In thanksgiving for what he perceived as providential deliverance, Heller established an annual fast day and feast day to be observed by his family. He had at least 10 children and a multitude of descendants, many of whom have maintained these celebrations.

After moving to Ukraine in 1631, Heller took part in the affairs of the Council of Four Lands. In 1640 he led a successful effort to reenact a sixteenth-century ban against the purchase of rabbinical offices in Poland. In about 1645, Heller wrote a memoir, Megilat evah (extant in both Hebrew and Yiddish versions), perhaps intending it to be read at his annual family observances. The work focuses on the events of 1629; a second section describes Heller’s brush with the authorities in Włodzimierz in 1641. The work closes with the story of Heller’s installation as rabbi in Kraków. (A third section, a nineteenth-century forgery, is attributed to Heller’s son.)

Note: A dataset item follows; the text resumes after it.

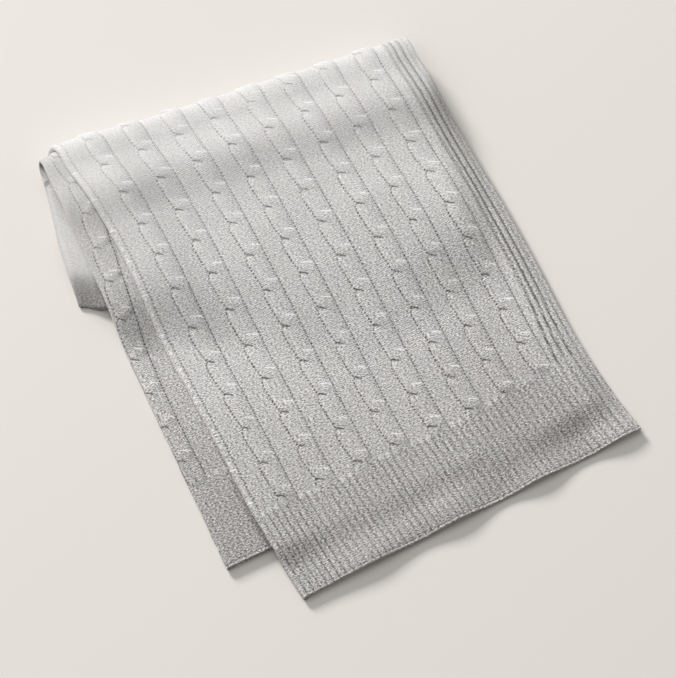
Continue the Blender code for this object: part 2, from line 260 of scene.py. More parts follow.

Heller played a major role in the responses of Polish Jewish communities to the 1648–1649 massacres—for instance, the effort to free ‘agunot (wives of missing or disappeared husbands). He was also instrumental in creating the annual fast day of the twentieth of Sivan. Reluctantly, he wrote two liturgical poems (seliḥot) for that day. The first responds to messianic expectations for the year 1648 by emphasizing that the date of the Messiah’s coming is not predestined. The second focuses on the horrors of the massacres themselves. The details (such as images of cats sewn into women’s bellies) are mostly taken from Gavriel Schossburg’s chronicle, Petaḥ teshuvah. The character Benish Ashkenazi in Isaac Bashevis Singer’s novel Satan in Goray is based partly on Heller.

Heller is buried in the old Jewish cemetery of Kraków. There are various folk traditions about his gravesite.

Suggested Reading

Joseph M. Davis, Yom-Tov Lipmann Heller: Portrait of a Seventeenth Century Rabbi (Oxford, 2003); Judah Leib Maimon (J. L. Fishman-Maimon), ed., Li-Khevod Yom Tov (Jerusalem, 1955/56).